I particularly like one of the comments to Recursive Inclusion-Exclusion principle:
I can see that the formula is correct. It is effectively saying “for each new part added, subtract the part that is already counted.” […] DanielV Jan 24 ‘21 at 12:15
So… why not? I’ll spare my original code which gave me the solution, to give instead this cleaner, better version in Raku:
# ... some boilerplate...
sub get-inputs ($filename) {
$filename.IO.lines.map(
{
my $on-off = .substr(1,1) eq 'n';
my @ranges = .comb(/ \-? \d+ /).map: -> $f, $t { (+$f, +$t) }
($on-off, @ranges);
}
).List;
}
sub part1 ($inputs) {
state $bounding-box = (-50, 50) xx 3;
my @chunks = $inputs.map: { [$_[0], intersection($_[1], $bounding-box)] };
measure(@chunks.grep({defined $_[1]}));
}
sub part2 ($inputs) { measure($inputs) }
# returns Nil if no intersection, $para of intersection otherwise
sub intersection ($para1, $para2) {
my @para;
for (@$para1 Z @$para2) -> ($ur, $vr) {
my (\begin, \end) = max($ur[0], $vr[0]), min($ur[1], $vr[1]);
return Nil unless begin <= end;
@para.push: (begin, end);
}
return @para;
}
sub measure (@inputs) {
return 0 unless @inputs.elems; # M(empty) = 0
my ($head, @tail) = @inputs;
my $tail-measure = measure(@tail);
return $tail-measure unless $head[0];
my @isects = @tail.map: { [True, intersection($_[1], $head[1])] };
my $isects-measure = measure(@isects.grep({defined $_[1]}));
my $volume = [*] $head[1].map({$_[1] - $_[0] + 1});
return $volume + $tail-measure - $isects-measure;
}
The representation of a “cuboid” is provided by triples of pairs, each
pair representing a range in one dimension. The intersection()

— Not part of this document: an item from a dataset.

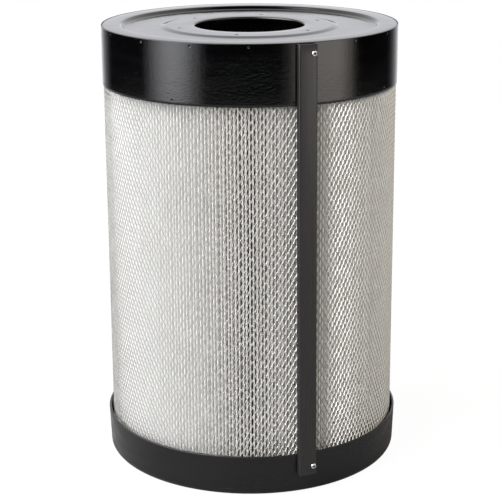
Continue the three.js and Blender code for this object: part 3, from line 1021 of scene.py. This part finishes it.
# %% The coarser liner inside the pleats
LINER_COLUMNS = 72
LINER_PITCH = 25.0
LINER_STRAND = (2.2, 0.8, math.radians(20))
LINER_INSET = 1.2  # the strands' middle lies this far inside the liner's outer face
liner = expanded_metal(
    "expanded_liner", core_outer - LINER_INSET, drum_foot, drum_top, 0, 2 * math.pi,
    LINER_COLUMNS, LINER_PITCH, LINER_STRAND,
)
finish_piece(liner, liner_dark_and_shade_finish, "guard_mesh", "inner_core")

# %% [markdown]
# ## The pleated sheet
# The filter sheet is folded into some two hundred and fifty deep pleats. Each fold is rounded and
# no two stand quite alike: the tips wander a little from side to side and in and out, because
# only the resin at their ends holds them. The sheet is drawn as two skins, one for each side.

# %% Pleats
PLEATS = 252
PLEAT_DEPTH = 46.0
SHEET_THICKNESS = 0.6
PLEAT_ROWS = 10
FOLD_POINTS = np.array([-0.144, -0.072, 0.072, 0.144])  # shares of a pleat, round a fold's middle
FOLD_LEVELS = np.array([0.975, 1.0, 1.0, 0.975, 0.025, 0.0, 0.0, 0.025])  # 0 inside, 1 outside
WANDER = np.array([0.07, 0.05, 0.35])  # two sideways, in pleats, and one inwards, in millimetres
WANDER_LENGTH = 600.0
random = np.random.default_rng(7)


def pleated_sheet():
    """Radius and angle of the sheet's two skins, half a thickness to each side of its middle.

    A pleat has eight points: four round its outer fold and four round its inner one. Over the
    height a pleat leans by a half wave and a whole wave, and moves in by a half wave, each times
    its own random number. All of it fades out at the ends, where the resin holds the folds.
    """
    rows = np.linspace(drum_foot, drum_top, PLEAT_ROWS)
    free = np.sin(np.pi * np.linspace(0, 1, PLEAT_ROWS)) ** 0.6
    shares = np.concatenate([0.5 + FOLD_POINTS, 1.0 + FOLD_POINTS])
    share = (np.arange(PLEATS)[:, None] + shares[None, :]).ravel()
    level = np.tile(FOLD_LEVELS, PLEATS)
    wander = random.normal(0, 1, (PLEATS, 3, 1)) * WANDER[None, :, None]
    wave = np.pi * rows / WANDER_LENGTH
    lean = (wander[:, 0] * np.sin(wave) + wander[:, 1] * np.sin(2 * wave + 1)) * free
    inwards = wander[:, 2] * np.sin(wave) * free
    lean = np.repeat(lean, len(shares), 0) * level[:, None]
    inwards = np.repeat(inwards, len(shares), 0) * level[:, None]
    angle = 2 * math.pi * (share[:, None] + lean) / PLEATS
    tips_in = pleat_outer - SHEET_THICKNESS - PLEAT_DEPTH
    middle = tips_in + level[:, None] * PLEAT_DEPTH - np.abs(inwards)
    half = SHEET_THICKNESS / 2
    rising = np.tile([1, 1, -1, -1, -1, -1, 1, 1], PLEATS)[:, None]
    crest = np.tile([0, 1, 1, 0, 0, 1, 1, 0], PLEATS)[:, None]
    skins = [
        (middle + skin * half * crest, angle - skin * half * rising / middle) for skin in (1, -1)
    ]
    return rows, skins


def pleat_piece():
    """The sheet's section, row by row: up the outer skin, then down the inner one."""
    rows, skins = pleated_sheet()
    outer, inner = (around_axis(*skin, rows).reshape(*skin[0].shape, 3) for skin in skins)
    loop = np.concatenate([outer, inner[:, ::-1]], 1)
    quads = grid_quads(loop.shape[0], loop.shape[1], True, True)
    return make_piece("pleated_filter_sheet", loop.reshape(-1, 3), quads, 50, weld=False)


finish_piece(pleat_piece(), sheet_finish, "filter_paper", "pleated_media")

# %% [markdown]
# ## Rings, resin and gaskets
# These lie inside the ends of the drum and hardly show, but the inlet hole lets one look in. Each
# could be a plain ring cut from a cylinder. A turned outline costs no more and gives every edge a
# small radius: a channel, the resin that fills it, and a foam ring.

# %% End rings, potting and gaskets
RING_SHEET = 1.2
RING_REACH = 24.0  # from the gasket's outer edge in to the ring's bore
FOAM_WIDTH = 20.0
HIDDEN_SIDES = 192
BEND, CUT = 1.4, 0.4  # radii of the channel's folded edges and of its cut and inner ones


def channel_outline(bore, outer, foot, top, open_up):
    """A U channel lying on its web; open_up says which way it opens."""
    t = RING_SHEET
    web = foot + t if open_up else top - t
    if open_up:
        corners = [
            (bore, foot, BEND), (outer, foot, BEND), (outer, top, CUT), (outer - t, top, CUT),
            (outer - t, web, CUT), (bore + t, web, CUT), (bore + t, top, CUT), (bore, top, CUT),
        ]
    else:
        corners = [
            (bore, foot, CUT), (bore + t, foot, CUT), (bore + t, web, CUT), (outer - t, web, CUT),
            (outer - t, foot, CUT), (outer, foot, CUT), (outer, top, BEND), (bore, top, BEND),
        ]
    return rounded(corners, steps=4)


def slab_outline(inner, outer, foot, top, corner, steps):
    """A rectangle's section with rounded corners."""
    return rounded([(inner, foot), (outer, foot), (outer, top), (inner, top)], corner, steps)


ring_bore = box_mm("upper_gasket")[1][0] - RING_REACH
for end, open_up in (("lower", True), ("upper", False)):
    radius, foot, top = round_sizes(f"{end}_end_ring")
    channel = channel_outline(ring_bore, radius, foot, top, open_up)
    ring = turned_piece(f"{end}_channel_ring", channel, HIDDEN_SIDES)
    finish_piece(ring, strap_finish, "ring_paint", f"{end}_end_ring")

    radius, foot, top = round_sizes(f"{end}_potting")
    filling = slab_outline(ring_bore + RING_SHEET + GAP, radius, foot, top, 0.5, 3)
    resin = turned_piece(f"{end}_resin", filling, HIDDEN_SIDES)
    finish_piece(resin, resin_finish, "potting_resin", f"{end}_potting")

    radius, foot, top = round_sizes(f"{end}_gasket")
    seal = slab_outline(radius - FOAM_WIDTH, radius, foot, top, 1.2, 4)
    foam = turned_piece(f"{end}_foam_ring", seal, HIDDEN_SIDES)
    finish_piece(foam, foam_finish, "gasket_foam", f"{end}_gasket")

# %% [markdown]
# ## Straps
# Each strap is a roll-formed channel with its legs towards the drum. It stands on the cap's top
# edge and on the pan's lip, which is a little wider, so it leans out towards its foot. It is drawn
# straight, then leaned, and the rear one is the same piece turned half a turn.

# %% Strap frame
STRAP_WIDTH = 25.0
STRAP_DEPTH = 8.0
STRAP_SHEET = 1.5
STRAP_BEND = 2.5
EDGE_ROUND = 0.35
STRAP_BELOW_TOP = 1.0  # the strap's upper end lies this far under the cap's top
STRAP_FOOT = 28.0  # height of its lower end
cap_reach = math.sqrt(cap_radius**2 - (STRAP_WIDTH / 2) ** 2)
pan_reach = math.sqrt(pan_lip_radius**2 - (STRAP_WIDTH / 2) ** 2)
strap_top = cap_top - STRAP_BELOW_TOP
lean = math.atan2(pan_reach - cap_reach, strap_top - pan_height)
strap_length = strap_top - STRAP_FOOT
face_at_top = cap_reach + GAP + STRAP_DEPTH
strap_origin = np.array([
    0,
    -(face_at_top + strap_length * math.sin(lean)),
    strap_top - strap_length * math.cos(lean),
])


def lean_out(points, rear=False):
    """From the strap's own frame to the canister's: turn by the lean, move, and half a turn."""
    c, s = math.cos(lean), math.sin(lean)
    x, y, z = points.T
    moved = np.stack([x, y * c + z * s, -y * s + z * c], 1) + strap_origin
    return moved * [-1, -1, 1] if rear else moved


print("strap length", round(strap_length, 1), "lean in degrees", round(math.degrees(lean), 3))


# %% Channel
def channel_section():
    """The U as a closed outline of [across, depth] points, with the face at depth 0."""
    w, t, d = STRAP_WIDTH / 2, STRAP_SHEET, STRAP_DEPTH
    return rounded([
        (-w, 0, STRAP_BEND), (w, 0, STRAP_BEND), (w, d, EDGE_ROUND), (w - t, d, EDGE_ROUND),
        (w - t, t, STRAP_BEND - t), (-w + t, t, STRAP_BEND - t), (-w + t, d, EDGE_ROUND),
        (-w, d, EDGE_ROUND),
    ], steps=6)


def channel_strap(name, rear):
    """The section carried along the strap, and drawn in at both ends to round them.

    Each point is drawn in along the section's own normal, by an amount that fades to none over
    the first few rings.
    """
    section = channel_section()
    along = np.roll(section, -1, 0) - np.roll(section, 1, 0)
    normal = np.stack([-along[:, 1], along[:, 0]], 1)
    normal /= np.linalg.norm(normal, axis=1)[:, None]
    stations = [(0.0, EDGE_ROUND), (EDGE_ROUND * 0.3, EDGE_ROUND * 0.3), (EDGE_ROUND, 0.0)]
    stations += [(z, 0.0) for z in np.linspace(20, strap_length - 20, 14)]
    stations += [(strap_length - z, s) for z, s in stations[2::-1]]
    rings = [np.insert(section + normal * draw_in, 2, z, 1) for z, draw_in in stations]
    quads = grid_quads(len(stations), len(section), close_columns=True)[:, ::-1]
    piece = make_piece(name, lean_out(np.concatenate(rings), rear), quads, 32)
    shape = bmesh.new()
    shape.from_mesh(piece.data)
    open_edges = [e for e in shape.edges if e.is_boundary]
    bmesh.ops.holes_fill(shape, edges=open_edges)
    bmesh.ops.recalc_face_normals(shape, faces=shape.faces)
    shape.to_mesh(piece.data)
    shape.free()
    return piece


for side in ("front", "rear"):
    strap = channel_strap(f"channel_strap_{side}", side == "rear")
    finish_piece(strap, strap_finish, "strap_paint", f"strap_{side}")

# %% [markdown]
# ## Screws and nuts
# Each end of a strap is held by a pan-head screw with a hexagon socket, and a nut behind the
# guard. A turned outline gives the dome. The socket is the same outline with its radius changed
# from a circle to a hexagon: the distance to a flat is the flat's distance over the cosine of the
# angle from its middle.

# %% Screws and nuts
SCREW_OFFSET = 7.6  # to one side of the strap's middle
SCREW_FROM_END = 12.0
SCREW_HEIGHTS = {"lower": SCREW_FROM_END, "upper": strap_length - SCREW_FROM_END}
FASTENER_SIDES = 48
HEAD_RADIUS = 3.7
HEAD_HEIGHT = 2.6
HEAD_RIM = 0.6  # upright part of the head, under the dome
HEAD_CHAMFER = 0.15
SHANK_RADIUS = 2.0
TIP_CHAMFER = 0.5
SOCKET_FLAT = 1.5  # from the socket's middle to a flat
SOCKET_MOUTH = SOCKET_FLAT * 1.22
SOCKET_DEPTH = 1.6
SOCKET_ROWS = 2  # faces of the outline that lie inside the socket


def hexagon(angles, flat):
    """Distance from the middle to a hexagon's side, in each direction."""
    from_flat = (angles + math.pi / 6) % (math.pi / 3) - math.pi / 6
    return flat / np.cos(from_flat)


def along_screw(radii, depths, end):
    """Points round a screw's line: radii by direction and row, and each row's depth."""
    angles = directions(FASTENER_SIDES)[:, None]
    x = SCREW_OFFSET + radii * np.cos(angles)
    z = SCREW_HEIGHTS[end] + radii * np.sin(angles)
    return np.stack([x, np.broadcast_to(depths, x.shape), z], -1).reshape(-1, 3)


def screw_piece(name, end, rear, length):
    """Outline from the socket's floor, over the dome, down the shank to its tip.

    Each row is a radius and a depth under the head's seat. A row inside the socket has the
    hexagon's distances for its radius.
    """
    hexed = hexagon(directions(FASTENER_SIDES), SOCKET_FLAT)
    socket = [(0, SOCKET_DEPTH - HEAD_HEIGHT), (hexed, SOCKET_DEPTH - HEAD_HEIGHT)]
    socket += [(hexed, 0.15 - HEAD_HEIGHT), (SOCKET_MOUTH, 0.04 - HEAD_HEIGHT)]
    dome = [(HEAD_RADIUS * math.sin(t), -HEAD_RIM - (HEAD_HEIGHT - HEAD_RIM) * math.cos(t))
            for t in np.linspace(0.55, math.pi / 2, 8)]
    shank = [(HEAD_RADIUS, -HEAD_CHAMFER), (HEAD_RADIUS - HEAD_CHAMFER, 0), (SHANK_RADIUS, 0)]
    shank += [(SHANK_RADIUS, length - TIP_CHAMFER), (SHANK_RADIUS - TIP_CHAMFER, length)]
    outline = [*socket, *dome, *shank, (0, length)]
    radii = np.stack([np.broadcast_to(radius, FASTENER_SIDES) for radius, _ in outline], 1)
    depths = np.array([depth for _, depth in outline]) - GAP
    points = along_screw(radii, depths, end)
    quads = grid_quads(FASTENER_SIDES, len(outline), close_rows=True)[:, ::-1]
    return make_piece(name, lean_out(points, rear), quads, 30)


# %% Nuts, and everything in its place
NUT_FLAT = 3.5
NUT_THICKNESS = 3.2
NUT_CUT = NUT_FLAT * 1.02  # the corners are cut back to this radius at both faces
RIM_CHAMFER = 0.35
BORE_CHAMFER = 0.3


def nut_piece(name, end, rear, start):
    """A hexagon nut with chamfered faces and a round bore."""
    hexed = hexagon(directions(FASTENER_SIDES) + math.pi / 6, NUT_FLAT)
    cut = np.minimum(hexed, NUT_CUT)
    bore = np.full(FASTENER_SIDES, SHANK_RADIUS + GAP)
    mouth = bore + BORE_CHAMFER
    radii = np.stack([bore, mouth, cut, hexed, hexed, cut, mouth, bore], 1)
    near = np.array([BORE_CHAMFER, 0, 0, RIM_CHAMFER])
    depths = start + np.concatenate([near, NUT_THICKNESS - near[::-1]])
    points = along_screw(radii, depths, end)
    quads = grid_quads(FASTENER_SIDES, radii.shape[1], True, True)[:, ::-1]
    return make_piece(name, lean_out(points, rear), quads, 25)


for side in ("front", "rear"):
    for end in ("upper", "lower"):
        low, high = box_mm(f"strap_nut_{side}_{end}")
        face = face_at_top + (strap_length - SCREW_HEIGHTS[end]) * math.sin(lean)
        tip = face - min(abs(low[1]), abs(high[1]))
        screw = screw_piece(f"screw_{side}_{end}", end, side == "rear", tip)
        finish_piece(screw, fastener_finish, "fastener_steel", f"strap_screw_{side}_{end}")
        # the faces inside each socket get the near-black painted shade
        screw.data.materials.append(socket_shade_finish)
        rows = len(screw.data.polygons) // FASTENER_SIDES
        sunk = np.tile(np.arange(rows) < SOCKET_ROWS, FASTENER_SIDES)
        screw.data.polygons.foreach_set("material_index", sunk.astype(np.int32))
        nut = nut_piece(f"nut_{side}_{end}", end, side == "rear", tip - NUT_THICKNESS)
        finish_piece(nut, fastener_finish, "fastener_steel", f"strap_nut_{side}_{end}")

# %% [markdown]
# ## Measure and finish
# One kind of slip is looked for here: a surface whose faces look inwards, which is then turned
# round. Open edges are counted too.

# %% Check that every piece is closed and faces outwards
def volume_and_gaps(piece):
    """A mesh's volume and its open edges; an inside-out mesh is turned round.

    Six times the volume is the sum of the triangles' corner products. Below zero is inside out.
    """
    shape = bmesh.new()
    shape.from_mesh(piece.data)
    volume = shape.calc_volume(signed=True)
    open_edges = sum(1 for e in shape.edges if not e.is_manifold)
    if volume < 0:
        bmesh.ops.reverse_faces(shape, faces=shape.faces)
        shape.to_mesh(piece.data)
    shape.free()
    return volume, open_edges


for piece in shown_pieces():
    if "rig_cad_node" not in piece:
        volume, open_edges = volume_and_gaps(piece)
        note = "turned round" if volume < 0 else "ok"
        print(f"{piece.name}: {volume * 1e6:.2f} cm3, {open_edges} open edges, {note}")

function is actually from my first implementation (yay! reuse!), but the
measure()
function is a rip-off of the other player’s solution.
I like how Raku allows us to define the bounding box for the first part like this:
state $bounding-box = (-50, 50) xx 3;
as well as we’re able to use the same intersection()
function to do
this restriction in part 1.
Enough for today I guess… stay safe people!